Efendiler mutasarrıf-ı cihet ve 1243'de "Mustafa Efendi"nin vefâtıyla ulemâdan "Hasan
Efendi" müderris ve 1250'de fevtiyle oğlu "Mehmed Efendi" ve 1250'de kasr-ı yediyle
ulemâdan "Mehmed Âkil Efendi" müderris olarak vefâtında evlâdına kalmış ve diğer nısfına
1224'de "es-Seyyid Hâfız Abdullah Efendi" mutasarrıf olduysa da 1226'da kasr-ı yediyle
"Mehmed Kâşif Efendizâde [348] es-Seyyid Lütfullâh Efendi" ve irtihâlinde evlâdı müderris
ve mutasarrıf-ı mâlikâne olmuşlardır.
Bu iki medreseden mâ-adâ iki mekteb, bir zâviye-i Rufâ'iyye olup tekkenin imâreti ve
ziyâfethânesi ve evkâfı düzgün olduğundan bir kasaba-i ma'mûre şeklini alan "Hakala Karyesi"
1100 târîhlerine kadar ulemâ ve talebe-i ulûm ve dervîşân ve fukarâ-yı etrâfın mültecâsı
hükmünde idi. Efendileri, beyleri, ağaları gayet sahî, hukûka râ'î oldukları meşhûr olup bunların
seng-i mezârında görülen letâfet ve kitâbe-i bedî'a mezârlık içinde şâyân-ı hayret bir hâldedir.
"Seyyid Yahyâ-yı Rufâ'î Türbesi" pek meşhûr olup ziyâretgâh-ı müslimîndir.
Bu nâhiye dâhilinde "Tersakan Çayı"nın kenârında bulunan "Gani Türbesi", kibâr-ı
evliyâdan "eş-Şeyh Abdülganî el-Halvetî" hazretlerinin olup marzâ-yı müslimînin
mültecâsıdır. Bahâr günleri bu türbenin etrâfı mecma'-ı nâs olup panayır şeklini alır. Her gün
kurbân eksik olmaz. Amasya'da meşhûr "Gani Sülâlesi" bu zâtın evlâdıdır.

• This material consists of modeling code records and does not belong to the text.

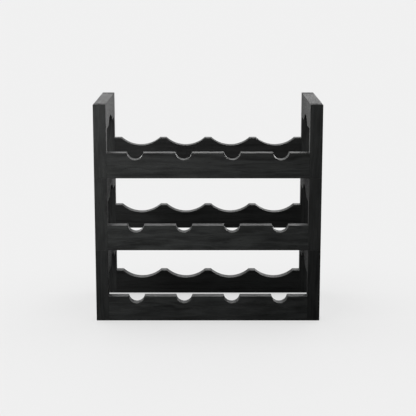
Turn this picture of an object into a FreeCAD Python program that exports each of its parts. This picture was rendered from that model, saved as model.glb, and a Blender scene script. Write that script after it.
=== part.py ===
"""A stackable wooden wine rack: three identical modules, each holding a row of bottles lying down.

Each module has four posts, two side rails with a hand grip under them, a front rail that holds the
bottle necks and a rear rail that cradles the bottle bodies. Glued dowels join its rails to its posts.
Loose modules stand on each other's posts, and dowels in the post ends keep them in line.

Millimetres. +X is the width, +Y runs from the front to the back and +Z is up. The origin is the middle
of the rack's footprint, on the surface that it stands on.
"""

import FreeCAD, Part

import math
import os

# The row of bottles in a module.
bottles_per_module = 4
bottle_pitch = 100.0
end_margin = 58.5  # from the axis of the last bottle in a row to the post beside it

# The frame of a module.
module_height = 152.0
module_depth = 240.0
side_thickness = 26.0  # of posts and side rails, from left to right
frame_thickness = 22.0  # of posts, front rail and rear rail, from front to back
rail_height = 52.5  # of the front and rear rails, which start at the module's foot
side_rail_height = 52.5  # of the side rails, which end at the module's top

# Round cut-outs: the front rail's necks, the rear rail's cradles and the side rails' grips.
neck_radius = 17.0
neck_depth = 14.6
cradle_radius = 64.5
cradle_depth = 16.5
grip_radius = 64.5
grip_depth = 17.5

# Broken edges.
corner_arris = 0.8  # on the upright corner of each post that faces out of the rack
edge_arris = 0.5  # along the rails and round the ends of the posts
joint_arris = 0.3  # on the upright edges of each post that a rail can meet

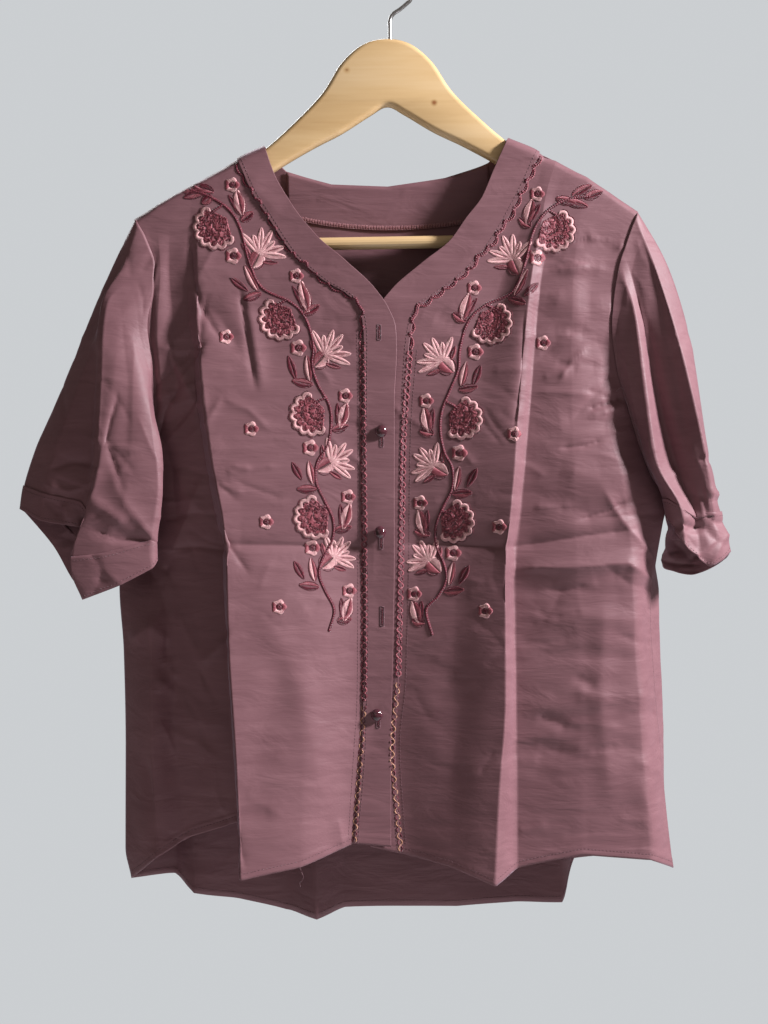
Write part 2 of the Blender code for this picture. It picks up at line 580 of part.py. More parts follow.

4- "Geldiklan Nâhiyesi"dir ki: Amasya'nın garb taraflarını muhît olup merkezi
"Ortaköy"dür. Hükûmet-i Dânişmendiye devri evâ'ilinde 490 hudûdunda Harezm
Türkleri'nden "Afşar Kabîlesi" beylerinden "Baygeldi" ve aşîreti bu nâhiyede iskân olunarak
"Baygeldi Çiftliği" ma'nâsını irâ'e eden "Baygeldi Alan" [349] denmiş ve mu'ahharan tahfîf
olunarak "Geldi Alan" ve ba'dehû tahrîf olunarak "Geldiklan" nâmıyla meşhûr olmuşdur.
Bu nâhiye dâhilinde bulunan "Afşar, Olus, Doğan, Alikadı, Yağmur, Karlı,
Akçakoyunlu" köyleri, "Afşar ve Bayındır" uluslarından ayrılan birer kabîle büyüklerinin
isimleridir. Bu nâhiyede meskûn "Akçakoyunlu Oymağı"ndan Amasya hükümdârı meşhûr
"Şâdgeldi Pâdişâh" bu nâhiyeyi kendi evlâdına mâlikâne olmak üzere tahsîs eylediğinden
evlâdının nüfûz-ı hâkimânesi Amasya'da hitâm bulduğu esnâda burada ikâmet etmişler idi.